## Begin Record set
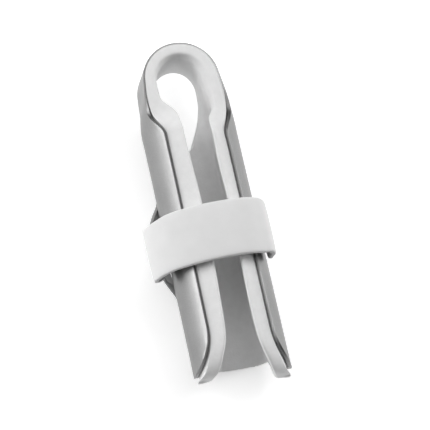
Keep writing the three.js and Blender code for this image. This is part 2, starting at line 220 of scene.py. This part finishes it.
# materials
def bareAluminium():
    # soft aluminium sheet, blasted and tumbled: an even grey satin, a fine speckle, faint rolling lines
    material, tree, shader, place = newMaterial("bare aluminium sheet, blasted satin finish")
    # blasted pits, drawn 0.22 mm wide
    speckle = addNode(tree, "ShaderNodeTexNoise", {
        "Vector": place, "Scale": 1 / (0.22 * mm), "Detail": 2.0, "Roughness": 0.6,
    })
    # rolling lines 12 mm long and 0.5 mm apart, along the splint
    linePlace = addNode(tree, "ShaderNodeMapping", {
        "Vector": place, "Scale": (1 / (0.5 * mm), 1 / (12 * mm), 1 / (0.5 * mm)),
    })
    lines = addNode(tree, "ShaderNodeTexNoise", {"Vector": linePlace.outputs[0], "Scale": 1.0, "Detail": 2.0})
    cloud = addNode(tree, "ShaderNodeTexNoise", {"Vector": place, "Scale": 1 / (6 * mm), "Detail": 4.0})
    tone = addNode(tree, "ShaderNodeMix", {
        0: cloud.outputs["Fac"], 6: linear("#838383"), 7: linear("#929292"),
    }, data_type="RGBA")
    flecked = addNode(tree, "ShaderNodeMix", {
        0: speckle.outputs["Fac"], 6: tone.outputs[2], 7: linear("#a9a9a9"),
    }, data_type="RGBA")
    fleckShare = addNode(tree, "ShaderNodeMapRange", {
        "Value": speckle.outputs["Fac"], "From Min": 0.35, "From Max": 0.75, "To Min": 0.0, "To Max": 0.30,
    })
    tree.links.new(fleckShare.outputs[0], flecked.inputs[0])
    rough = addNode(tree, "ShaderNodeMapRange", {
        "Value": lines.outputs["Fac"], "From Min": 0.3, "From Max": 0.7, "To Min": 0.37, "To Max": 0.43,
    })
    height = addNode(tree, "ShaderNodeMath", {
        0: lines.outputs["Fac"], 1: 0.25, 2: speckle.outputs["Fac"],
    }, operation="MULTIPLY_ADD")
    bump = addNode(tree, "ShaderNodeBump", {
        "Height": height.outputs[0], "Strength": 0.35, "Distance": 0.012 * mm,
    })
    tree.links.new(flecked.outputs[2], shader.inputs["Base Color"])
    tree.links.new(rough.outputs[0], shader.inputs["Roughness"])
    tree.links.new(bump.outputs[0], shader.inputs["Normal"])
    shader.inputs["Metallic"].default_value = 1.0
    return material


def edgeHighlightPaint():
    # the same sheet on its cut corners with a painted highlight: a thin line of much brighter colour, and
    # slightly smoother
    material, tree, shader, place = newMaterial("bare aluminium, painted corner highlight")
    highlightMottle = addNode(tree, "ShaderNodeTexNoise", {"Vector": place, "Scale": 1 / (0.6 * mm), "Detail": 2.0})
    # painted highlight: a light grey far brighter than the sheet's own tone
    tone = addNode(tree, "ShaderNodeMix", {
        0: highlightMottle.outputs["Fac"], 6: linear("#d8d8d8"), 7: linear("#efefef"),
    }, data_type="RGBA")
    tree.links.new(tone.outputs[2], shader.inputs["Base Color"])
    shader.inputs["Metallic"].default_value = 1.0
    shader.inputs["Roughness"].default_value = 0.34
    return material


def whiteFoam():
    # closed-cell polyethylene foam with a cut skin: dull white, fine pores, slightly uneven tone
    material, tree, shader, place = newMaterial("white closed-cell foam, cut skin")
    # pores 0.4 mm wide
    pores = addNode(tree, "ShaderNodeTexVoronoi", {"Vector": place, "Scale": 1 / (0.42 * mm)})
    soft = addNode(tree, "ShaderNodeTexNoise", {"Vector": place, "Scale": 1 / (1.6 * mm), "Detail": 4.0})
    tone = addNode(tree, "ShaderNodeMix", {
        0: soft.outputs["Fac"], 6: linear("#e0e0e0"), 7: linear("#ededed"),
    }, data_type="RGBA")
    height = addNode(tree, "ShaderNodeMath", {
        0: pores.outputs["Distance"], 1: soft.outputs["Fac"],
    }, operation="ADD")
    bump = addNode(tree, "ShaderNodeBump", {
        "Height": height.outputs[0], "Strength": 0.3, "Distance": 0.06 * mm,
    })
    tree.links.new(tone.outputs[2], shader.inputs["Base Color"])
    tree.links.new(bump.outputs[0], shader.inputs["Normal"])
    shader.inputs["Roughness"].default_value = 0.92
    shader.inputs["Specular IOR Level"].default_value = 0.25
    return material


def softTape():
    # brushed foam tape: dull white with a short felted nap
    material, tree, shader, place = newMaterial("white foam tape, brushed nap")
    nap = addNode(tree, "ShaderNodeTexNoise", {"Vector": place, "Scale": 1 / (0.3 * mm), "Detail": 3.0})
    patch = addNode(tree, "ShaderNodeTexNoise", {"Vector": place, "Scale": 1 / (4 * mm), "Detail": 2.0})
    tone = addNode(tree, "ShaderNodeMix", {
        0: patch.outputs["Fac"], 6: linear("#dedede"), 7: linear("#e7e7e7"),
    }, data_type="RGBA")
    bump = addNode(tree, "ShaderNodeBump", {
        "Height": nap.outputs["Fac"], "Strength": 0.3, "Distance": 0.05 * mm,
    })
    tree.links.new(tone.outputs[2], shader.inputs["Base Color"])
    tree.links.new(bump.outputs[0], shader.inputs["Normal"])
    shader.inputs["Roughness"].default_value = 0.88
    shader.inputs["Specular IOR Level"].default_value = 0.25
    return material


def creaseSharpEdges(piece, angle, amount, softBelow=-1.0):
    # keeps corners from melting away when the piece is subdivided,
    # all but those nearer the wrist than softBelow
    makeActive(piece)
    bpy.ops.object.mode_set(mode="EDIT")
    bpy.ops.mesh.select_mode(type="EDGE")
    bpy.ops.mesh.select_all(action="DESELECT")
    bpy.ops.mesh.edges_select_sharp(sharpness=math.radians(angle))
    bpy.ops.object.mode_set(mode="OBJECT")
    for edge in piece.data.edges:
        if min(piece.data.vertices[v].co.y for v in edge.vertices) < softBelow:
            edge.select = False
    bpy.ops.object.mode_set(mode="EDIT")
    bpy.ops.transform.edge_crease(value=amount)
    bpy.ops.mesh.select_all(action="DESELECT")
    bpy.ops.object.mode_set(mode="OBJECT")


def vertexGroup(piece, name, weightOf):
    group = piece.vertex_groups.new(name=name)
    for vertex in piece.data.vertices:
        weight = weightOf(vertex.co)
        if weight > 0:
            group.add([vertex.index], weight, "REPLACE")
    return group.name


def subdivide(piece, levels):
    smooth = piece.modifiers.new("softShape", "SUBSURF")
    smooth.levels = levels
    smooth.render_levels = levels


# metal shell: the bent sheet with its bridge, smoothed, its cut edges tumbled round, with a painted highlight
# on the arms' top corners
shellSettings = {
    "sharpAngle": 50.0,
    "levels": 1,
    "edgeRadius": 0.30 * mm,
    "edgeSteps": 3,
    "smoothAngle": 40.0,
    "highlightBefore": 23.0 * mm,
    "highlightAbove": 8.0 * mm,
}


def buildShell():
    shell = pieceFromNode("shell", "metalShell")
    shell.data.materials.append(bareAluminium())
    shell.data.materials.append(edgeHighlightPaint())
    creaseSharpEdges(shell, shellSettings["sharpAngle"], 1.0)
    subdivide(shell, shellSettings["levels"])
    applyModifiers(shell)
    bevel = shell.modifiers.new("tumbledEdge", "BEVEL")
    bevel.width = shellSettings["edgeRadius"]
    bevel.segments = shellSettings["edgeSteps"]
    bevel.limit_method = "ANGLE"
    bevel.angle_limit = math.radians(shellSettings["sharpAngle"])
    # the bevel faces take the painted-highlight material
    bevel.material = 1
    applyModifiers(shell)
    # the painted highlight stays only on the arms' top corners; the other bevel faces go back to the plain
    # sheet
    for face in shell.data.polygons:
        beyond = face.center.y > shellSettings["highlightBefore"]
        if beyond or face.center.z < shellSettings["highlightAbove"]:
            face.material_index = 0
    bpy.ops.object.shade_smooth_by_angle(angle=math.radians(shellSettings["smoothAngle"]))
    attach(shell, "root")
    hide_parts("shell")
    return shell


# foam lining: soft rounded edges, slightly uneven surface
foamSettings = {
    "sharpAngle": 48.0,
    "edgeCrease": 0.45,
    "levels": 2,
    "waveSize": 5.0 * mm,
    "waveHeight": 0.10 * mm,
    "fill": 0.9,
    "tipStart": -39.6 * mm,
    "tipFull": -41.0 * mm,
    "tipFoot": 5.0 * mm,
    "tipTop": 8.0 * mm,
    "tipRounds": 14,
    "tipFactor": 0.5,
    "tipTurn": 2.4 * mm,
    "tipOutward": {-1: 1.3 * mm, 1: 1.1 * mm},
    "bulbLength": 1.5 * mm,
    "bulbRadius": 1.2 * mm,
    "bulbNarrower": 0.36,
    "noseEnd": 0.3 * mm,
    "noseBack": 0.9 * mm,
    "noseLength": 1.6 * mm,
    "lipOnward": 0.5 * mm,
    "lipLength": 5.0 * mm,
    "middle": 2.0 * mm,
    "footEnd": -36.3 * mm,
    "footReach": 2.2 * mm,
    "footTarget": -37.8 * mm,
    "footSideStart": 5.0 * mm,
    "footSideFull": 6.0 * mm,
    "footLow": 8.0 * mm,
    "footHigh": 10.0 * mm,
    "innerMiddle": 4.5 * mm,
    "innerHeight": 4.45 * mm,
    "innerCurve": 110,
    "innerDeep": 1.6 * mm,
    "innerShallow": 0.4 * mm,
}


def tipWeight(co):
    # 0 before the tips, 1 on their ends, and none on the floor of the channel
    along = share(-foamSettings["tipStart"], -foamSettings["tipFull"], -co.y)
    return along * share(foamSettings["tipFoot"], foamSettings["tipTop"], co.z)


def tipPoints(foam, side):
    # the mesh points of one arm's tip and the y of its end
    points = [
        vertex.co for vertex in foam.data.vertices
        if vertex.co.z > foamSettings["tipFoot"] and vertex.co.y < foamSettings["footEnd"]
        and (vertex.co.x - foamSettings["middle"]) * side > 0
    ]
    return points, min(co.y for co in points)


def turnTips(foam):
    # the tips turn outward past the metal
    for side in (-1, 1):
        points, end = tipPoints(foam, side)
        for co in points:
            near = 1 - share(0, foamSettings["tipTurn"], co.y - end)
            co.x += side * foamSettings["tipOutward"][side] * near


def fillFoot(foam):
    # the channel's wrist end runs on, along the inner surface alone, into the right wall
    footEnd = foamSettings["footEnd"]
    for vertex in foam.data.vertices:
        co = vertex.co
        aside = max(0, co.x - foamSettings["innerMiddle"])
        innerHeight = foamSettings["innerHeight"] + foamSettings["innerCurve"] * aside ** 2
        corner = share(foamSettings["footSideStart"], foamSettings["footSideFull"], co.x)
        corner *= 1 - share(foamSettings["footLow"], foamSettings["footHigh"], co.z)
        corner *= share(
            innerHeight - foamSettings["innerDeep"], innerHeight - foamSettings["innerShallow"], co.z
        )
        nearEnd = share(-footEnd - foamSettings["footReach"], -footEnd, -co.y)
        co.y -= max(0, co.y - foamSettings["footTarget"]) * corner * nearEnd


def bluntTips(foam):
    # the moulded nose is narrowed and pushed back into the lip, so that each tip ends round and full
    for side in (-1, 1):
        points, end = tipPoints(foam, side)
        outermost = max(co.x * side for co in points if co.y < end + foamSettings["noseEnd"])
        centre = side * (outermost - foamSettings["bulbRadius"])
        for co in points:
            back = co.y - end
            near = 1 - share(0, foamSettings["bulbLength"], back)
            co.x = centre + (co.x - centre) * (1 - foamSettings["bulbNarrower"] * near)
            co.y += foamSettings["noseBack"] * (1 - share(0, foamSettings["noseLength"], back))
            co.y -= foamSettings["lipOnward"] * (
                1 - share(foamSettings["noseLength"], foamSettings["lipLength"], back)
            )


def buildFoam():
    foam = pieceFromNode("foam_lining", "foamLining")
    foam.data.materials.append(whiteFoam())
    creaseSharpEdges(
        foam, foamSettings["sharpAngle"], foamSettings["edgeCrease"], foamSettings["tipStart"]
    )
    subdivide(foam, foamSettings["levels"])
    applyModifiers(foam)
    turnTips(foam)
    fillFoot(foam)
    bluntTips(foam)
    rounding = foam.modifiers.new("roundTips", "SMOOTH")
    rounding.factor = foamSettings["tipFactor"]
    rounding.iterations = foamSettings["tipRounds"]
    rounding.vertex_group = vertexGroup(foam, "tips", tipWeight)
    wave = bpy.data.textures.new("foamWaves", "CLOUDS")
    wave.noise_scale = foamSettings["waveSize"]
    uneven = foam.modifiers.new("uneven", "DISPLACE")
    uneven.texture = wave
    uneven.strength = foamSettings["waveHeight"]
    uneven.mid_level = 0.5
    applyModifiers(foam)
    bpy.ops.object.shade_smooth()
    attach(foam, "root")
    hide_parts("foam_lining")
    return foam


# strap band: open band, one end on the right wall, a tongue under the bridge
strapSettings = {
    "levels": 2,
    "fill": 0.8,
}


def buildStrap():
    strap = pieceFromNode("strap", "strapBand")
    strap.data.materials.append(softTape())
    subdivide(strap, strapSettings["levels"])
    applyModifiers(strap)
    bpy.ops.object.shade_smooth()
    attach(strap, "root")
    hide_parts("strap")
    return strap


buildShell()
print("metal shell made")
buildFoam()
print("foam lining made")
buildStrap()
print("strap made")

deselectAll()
## End Record set
## Begin Record set
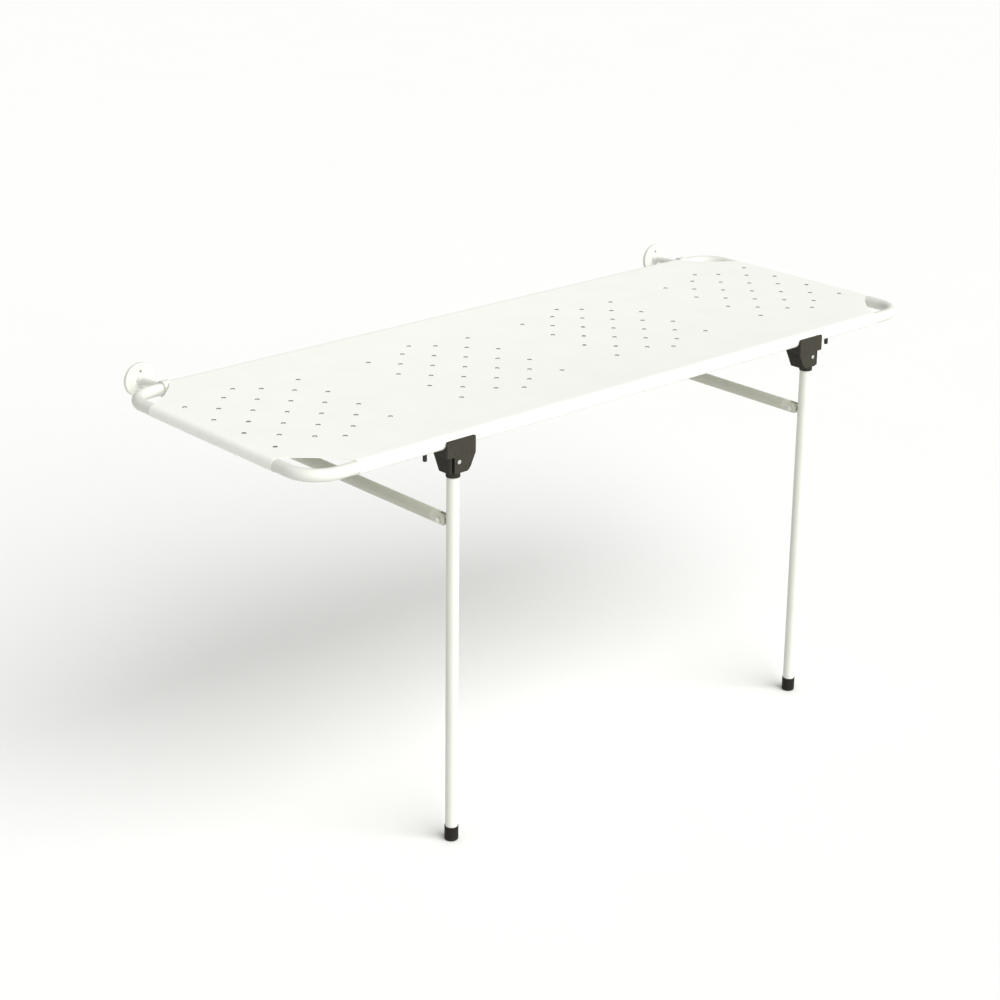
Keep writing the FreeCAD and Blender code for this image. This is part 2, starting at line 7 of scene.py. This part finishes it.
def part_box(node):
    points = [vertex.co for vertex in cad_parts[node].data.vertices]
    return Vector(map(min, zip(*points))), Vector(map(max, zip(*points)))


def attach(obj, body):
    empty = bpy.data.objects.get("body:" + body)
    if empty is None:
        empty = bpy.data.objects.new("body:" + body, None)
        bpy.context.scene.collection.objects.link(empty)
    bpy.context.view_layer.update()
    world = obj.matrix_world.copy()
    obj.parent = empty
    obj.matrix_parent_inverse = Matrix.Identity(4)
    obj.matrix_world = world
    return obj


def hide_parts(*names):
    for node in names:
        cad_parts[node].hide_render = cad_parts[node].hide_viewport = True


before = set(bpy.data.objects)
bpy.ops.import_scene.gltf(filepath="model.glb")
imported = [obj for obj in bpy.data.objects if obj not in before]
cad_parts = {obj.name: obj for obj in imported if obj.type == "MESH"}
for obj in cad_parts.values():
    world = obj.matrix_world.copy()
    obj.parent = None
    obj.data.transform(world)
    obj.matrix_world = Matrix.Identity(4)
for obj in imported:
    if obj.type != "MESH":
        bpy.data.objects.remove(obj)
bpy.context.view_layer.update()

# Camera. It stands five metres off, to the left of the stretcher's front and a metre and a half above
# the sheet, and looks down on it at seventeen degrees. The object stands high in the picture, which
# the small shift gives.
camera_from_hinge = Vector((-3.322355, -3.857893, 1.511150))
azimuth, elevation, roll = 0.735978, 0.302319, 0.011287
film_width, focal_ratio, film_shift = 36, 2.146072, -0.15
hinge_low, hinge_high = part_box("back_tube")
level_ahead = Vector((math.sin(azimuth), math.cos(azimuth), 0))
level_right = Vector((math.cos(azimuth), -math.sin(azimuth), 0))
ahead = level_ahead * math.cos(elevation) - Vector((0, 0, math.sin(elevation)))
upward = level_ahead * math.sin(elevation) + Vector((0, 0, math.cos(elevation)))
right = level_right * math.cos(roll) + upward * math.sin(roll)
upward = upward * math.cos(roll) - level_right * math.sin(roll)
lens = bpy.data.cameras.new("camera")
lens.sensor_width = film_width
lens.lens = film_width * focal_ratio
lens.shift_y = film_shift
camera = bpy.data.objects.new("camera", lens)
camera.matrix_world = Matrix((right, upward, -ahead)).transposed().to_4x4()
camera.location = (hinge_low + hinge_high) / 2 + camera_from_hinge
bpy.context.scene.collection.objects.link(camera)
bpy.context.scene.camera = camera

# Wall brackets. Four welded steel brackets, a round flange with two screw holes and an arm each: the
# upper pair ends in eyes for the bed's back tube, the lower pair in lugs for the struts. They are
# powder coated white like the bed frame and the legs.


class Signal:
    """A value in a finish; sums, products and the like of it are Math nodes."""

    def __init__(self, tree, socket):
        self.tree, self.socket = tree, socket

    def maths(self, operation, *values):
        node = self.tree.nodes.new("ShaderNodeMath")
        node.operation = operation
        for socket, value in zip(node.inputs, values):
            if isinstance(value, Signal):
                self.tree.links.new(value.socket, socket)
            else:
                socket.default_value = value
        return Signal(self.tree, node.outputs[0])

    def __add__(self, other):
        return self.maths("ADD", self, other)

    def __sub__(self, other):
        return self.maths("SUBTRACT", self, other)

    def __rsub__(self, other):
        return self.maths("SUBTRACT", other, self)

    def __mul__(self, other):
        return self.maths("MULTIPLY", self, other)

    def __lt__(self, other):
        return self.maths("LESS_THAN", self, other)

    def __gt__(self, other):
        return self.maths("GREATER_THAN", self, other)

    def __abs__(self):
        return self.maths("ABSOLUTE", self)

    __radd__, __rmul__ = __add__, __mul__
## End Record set
> **Task brief**:
Give a single number: the count of lines above that include the word "empty".

> **Correct response**:
5